**REQUIRED TASK**. Write each line out exactly, leaving none out.

** Start of SUPPLIED INFORMATION **

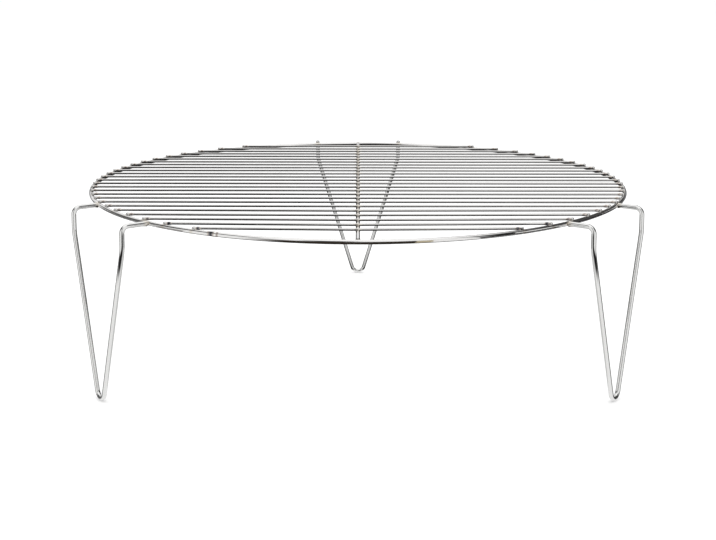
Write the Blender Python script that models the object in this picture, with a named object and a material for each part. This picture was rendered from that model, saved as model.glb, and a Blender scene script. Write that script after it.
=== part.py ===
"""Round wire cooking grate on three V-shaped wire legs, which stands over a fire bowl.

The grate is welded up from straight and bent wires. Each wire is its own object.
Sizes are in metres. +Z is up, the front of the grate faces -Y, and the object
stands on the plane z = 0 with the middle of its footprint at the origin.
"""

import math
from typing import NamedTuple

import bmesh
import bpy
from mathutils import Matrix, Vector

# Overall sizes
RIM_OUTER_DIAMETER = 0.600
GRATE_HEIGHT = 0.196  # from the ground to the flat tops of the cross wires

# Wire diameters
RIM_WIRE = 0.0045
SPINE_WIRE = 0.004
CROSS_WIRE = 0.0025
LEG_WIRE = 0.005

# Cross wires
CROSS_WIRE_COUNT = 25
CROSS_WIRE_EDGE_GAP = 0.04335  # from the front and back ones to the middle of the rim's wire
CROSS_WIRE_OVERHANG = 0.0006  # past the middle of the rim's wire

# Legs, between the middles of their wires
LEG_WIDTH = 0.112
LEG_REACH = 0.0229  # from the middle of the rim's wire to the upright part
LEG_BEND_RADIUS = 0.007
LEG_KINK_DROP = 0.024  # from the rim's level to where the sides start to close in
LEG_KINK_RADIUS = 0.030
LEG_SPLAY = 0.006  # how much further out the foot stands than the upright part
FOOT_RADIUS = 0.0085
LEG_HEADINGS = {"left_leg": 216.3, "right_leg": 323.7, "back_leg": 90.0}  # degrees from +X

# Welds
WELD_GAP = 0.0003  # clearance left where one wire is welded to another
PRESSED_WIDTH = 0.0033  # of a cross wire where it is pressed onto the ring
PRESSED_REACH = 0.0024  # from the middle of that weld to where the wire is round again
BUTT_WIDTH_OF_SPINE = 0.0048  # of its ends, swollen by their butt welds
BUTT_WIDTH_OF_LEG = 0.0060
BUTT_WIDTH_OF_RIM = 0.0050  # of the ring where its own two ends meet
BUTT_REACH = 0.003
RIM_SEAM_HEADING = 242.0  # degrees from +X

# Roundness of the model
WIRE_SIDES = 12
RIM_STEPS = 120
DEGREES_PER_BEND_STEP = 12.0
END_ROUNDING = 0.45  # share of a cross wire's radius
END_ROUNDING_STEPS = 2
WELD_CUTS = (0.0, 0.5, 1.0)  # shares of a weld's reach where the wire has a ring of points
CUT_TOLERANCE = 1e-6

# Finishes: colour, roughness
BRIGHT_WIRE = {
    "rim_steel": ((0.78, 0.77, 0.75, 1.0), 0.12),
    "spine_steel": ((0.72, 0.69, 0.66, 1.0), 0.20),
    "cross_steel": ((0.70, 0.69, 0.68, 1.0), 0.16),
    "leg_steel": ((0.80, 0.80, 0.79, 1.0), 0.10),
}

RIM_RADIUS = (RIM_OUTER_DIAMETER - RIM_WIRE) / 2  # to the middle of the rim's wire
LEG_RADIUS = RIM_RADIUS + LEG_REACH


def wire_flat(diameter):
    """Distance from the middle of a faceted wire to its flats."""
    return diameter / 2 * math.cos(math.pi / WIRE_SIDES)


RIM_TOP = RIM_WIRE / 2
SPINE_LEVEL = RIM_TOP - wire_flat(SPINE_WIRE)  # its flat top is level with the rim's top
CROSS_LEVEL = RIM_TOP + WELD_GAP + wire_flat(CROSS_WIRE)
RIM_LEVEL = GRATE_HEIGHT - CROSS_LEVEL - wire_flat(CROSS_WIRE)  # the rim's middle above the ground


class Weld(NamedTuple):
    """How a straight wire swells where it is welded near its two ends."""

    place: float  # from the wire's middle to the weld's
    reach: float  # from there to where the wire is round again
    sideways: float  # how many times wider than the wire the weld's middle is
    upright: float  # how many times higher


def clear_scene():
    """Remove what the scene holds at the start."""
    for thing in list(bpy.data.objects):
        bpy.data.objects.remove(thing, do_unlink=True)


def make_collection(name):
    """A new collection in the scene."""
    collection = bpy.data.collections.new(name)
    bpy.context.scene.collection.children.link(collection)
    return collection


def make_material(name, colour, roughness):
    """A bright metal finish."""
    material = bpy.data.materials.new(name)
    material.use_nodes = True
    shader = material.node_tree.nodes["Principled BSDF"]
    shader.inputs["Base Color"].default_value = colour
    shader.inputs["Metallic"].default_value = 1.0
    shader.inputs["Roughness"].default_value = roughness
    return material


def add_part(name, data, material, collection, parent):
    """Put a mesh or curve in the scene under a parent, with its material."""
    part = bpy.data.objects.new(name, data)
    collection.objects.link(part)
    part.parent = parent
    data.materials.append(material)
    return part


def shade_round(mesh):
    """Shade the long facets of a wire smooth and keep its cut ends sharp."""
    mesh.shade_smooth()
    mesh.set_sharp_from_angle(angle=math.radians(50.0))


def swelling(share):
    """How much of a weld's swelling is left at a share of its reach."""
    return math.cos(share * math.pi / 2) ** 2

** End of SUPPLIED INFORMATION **

**CORRECT OUTPUT**.
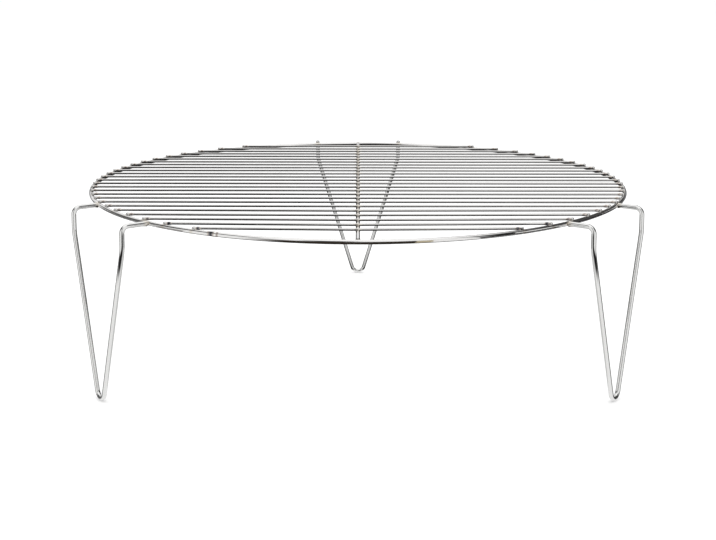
Write the Blender Python script that models the object in this picture, with a named object and a material for each part. This picture was rendered from that model, saved as model.glb, and a Blender scene script. Write that script after it.
=== part.py ===
"""Round wire cooking grate on three V-shaped wire legs, which stands over a fire bowl.

The grate is welded up from straight and bent wires. Each wire is its own object.
Sizes are in metres. +Z is up, the front of the grate faces -Y, and the object
stands on the plane z = 0 with the middle of its footprint at the origin.
"""

import math
from typing import NamedTuple

import bmesh
import bpy
from mathutils import Matrix, Vector

# Overall sizes
RIM_OUTER_DIAMETER = 0.600
GRATE_HEIGHT = 0.196  # from the ground to the flat tops of the cross wires

# Wire diameters
RIM_WIRE = 0.0045
SPINE_WIRE = 0.004
CROSS_WIRE = 0.0025
LEG_WIRE = 0.005

# Cross wires
CROSS_WIRE_COUNT = 25
CROSS_WIRE_EDGE_GAP = 0.04335  # from the front and back ones to the middle of the rim's wire
CROSS_WIRE_OVERHANG = 0.0006  # past the middle of the rim's wire

# Legs, between the middles of their wires
LEG_WIDTH = 0.112
LEG_REACH = 0.0229  # from the middle of the rim's wire to the upright part
LEG_BEND_RADIUS = 0.007
LEG_KINK_DROP = 0.024  # from the rim's level to where the sides start to close in
LEG_KINK_RADIUS = 0.030
LEG_SPLAY = 0.006  # how much further out the foot stands than the upright part
FOOT_RADIUS = 0.0085
LEG_HEADINGS = {"left_leg": 216.3, "right_leg": 323.7, "back_leg": 90.0}  # degrees from +X

# Welds
WELD_GAP = 0.0003  # clearance left where one wire is welded to another
PRESSED_WIDTH = 0.0033  # of a cross wire where it is pressed onto the ring
PRESSED_REACH = 0.0024  # from the middle of that weld to where the wire is round again
BUTT_WIDTH_OF_SPINE = 0.0048  # of its ends, swollen by their butt welds
BUTT_WIDTH_OF_LEG = 0.0060
BUTT_WIDTH_OF_RIM = 0.0050  # of the ring where its own two ends meet
BUTT_REACH = 0.003
RIM_SEAM_HEADING = 242.0  # degrees from +X

# Roundness of the model
WIRE_SIDES = 12
RIM_STEPS = 120
DEGREES_PER_BEND_STEP = 12.0
END_ROUNDING = 0.45  # share of a cross wire's radius
END_ROUNDING_STEPS = 2
WELD_CUTS = (0.0, 0.5, 1.0)  # shares of a weld's reach where the wire has a ring of points
CUT_TOLERANCE = 1e-6

# Finishes: colour, roughness
BRIGHT_WIRE = {
    "rim_steel": ((0.78, 0.77, 0.75, 1.0), 0.12),
    "spine_steel": ((0.72, 0.69, 0.66, 1.0), 0.20),
    "cross_steel": ((0.70, 0.69, 0.68, 1.0), 0.16),
    "leg_steel": ((0.80, 0.80, 0.79, 1.0), 0.10),
}

RIM_RADIUS = (RIM_OUTER_DIAMETER - RIM_WIRE) / 2  # to the middle of the rim's wire
LEG_RADIUS = RIM_RADIUS + LEG_REACH


def wire_flat(diameter):
    """Distance from the middle of a faceted wire to its flats."""
    return diameter / 2 * math.cos(math.pi / WIRE_SIDES)


RIM_TOP = RIM_WIRE / 2
SPINE_LEVEL = RIM_TOP - wire_flat(SPINE_WIRE)  # its flat top is level with the rim's top
CROSS_LEVEL = RIM_TOP + WELD_GAP + wire_flat(CROSS_WIRE)
RIM_LEVEL = GRATE_HEIGHT - CROSS_LEVEL - wire_flat(CROSS_WIRE)  # the rim's middle above the ground


class Weld(NamedTuple):
    """How a straight wire swells where it is welded near its two ends."""

    place: float  # from the wire's middle to the weld's
    reach: float  # from there to where the wire is round again
    sideways: float  # how many times wider than the wire the weld's middle is
    upright: float  # how many times higher


def clear_scene():
    """Remove what the scene holds at the start."""
    for thing in list(bpy.data.objects):
        bpy.data.objects.remove(thing, do_unlink=True)


def make_collection(name):
    """A new collection in the scene."""
    collection = bpy.data.collections.new(name)
    bpy.context.scene.collection.children.link(collection)
    return collection


def make_material(name, colour, roughness):
    """A bright metal finish."""
    material = bpy.data.materials.new(name)
    material.use_nodes = True
    shader = material.node_tree.nodes["Principled BSDF"]
    shader.inputs["Base Color"].default_value = colour
    shader.inputs["Metallic"].default_value = 1.0
    shader.inputs["Roughness"].default_value = roughness
    return material


def add_part(name, data, material, collection, parent):
    """Put a mesh or curve in the scene under a parent, with its material."""
    part = bpy.data.objects.new(name, data)
    collection.objects.link(part)
    part.parent = parent
    data.materials.append(material)
    return part


def shade_round(mesh):
    """Shade the long facets of a wire smooth and keep its cut ends sharp."""
    mesh.shade_smooth()
    mesh.set_sharp_from_angle(angle=math.radians(50.0))


def swelling(share):
    """How much of a weld's swelling is left at a share of its reach."""
    return math.cos(share * math.pi / 2) ** 2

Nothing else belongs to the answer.